**Aim**
Extract every line where the string "frame" appears.
######
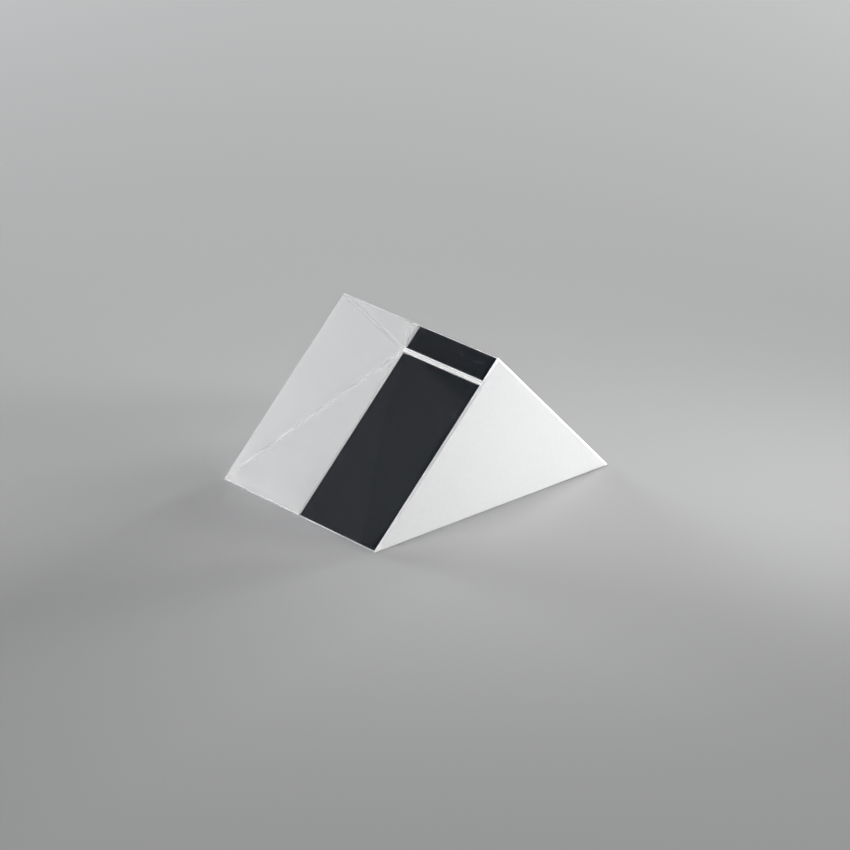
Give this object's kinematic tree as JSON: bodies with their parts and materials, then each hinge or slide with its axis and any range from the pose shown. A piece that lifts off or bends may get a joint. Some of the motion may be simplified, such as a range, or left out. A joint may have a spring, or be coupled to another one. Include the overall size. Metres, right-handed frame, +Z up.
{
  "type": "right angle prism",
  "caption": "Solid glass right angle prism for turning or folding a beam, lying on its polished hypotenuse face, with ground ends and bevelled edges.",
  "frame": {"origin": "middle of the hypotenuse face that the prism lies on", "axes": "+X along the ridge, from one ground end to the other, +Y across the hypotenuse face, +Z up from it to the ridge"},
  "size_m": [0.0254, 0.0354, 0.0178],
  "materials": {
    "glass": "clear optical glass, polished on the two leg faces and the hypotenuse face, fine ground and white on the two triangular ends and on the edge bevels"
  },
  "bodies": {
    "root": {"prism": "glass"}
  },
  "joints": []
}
######
**Worked answer**
Give this object's kinematic tree as JSON: bodies with their parts and materials, then each hinge or slide with its axis and any range from the pose shown. A piece that lifts off or bends may get a joint. Some of the motion may be simplified, such as a range, or left out. A joint may have a spring, or be coupled to another one. Include the overall size. Metres, right-handed frame, +Z up.
  "frame": {"origin": "middle of the hypotenuse face that the prism lies on", "axes": "+X along the ridge, from one ground end to the other, +Y across the hypotenuse face, +Z up from it to the ridge"},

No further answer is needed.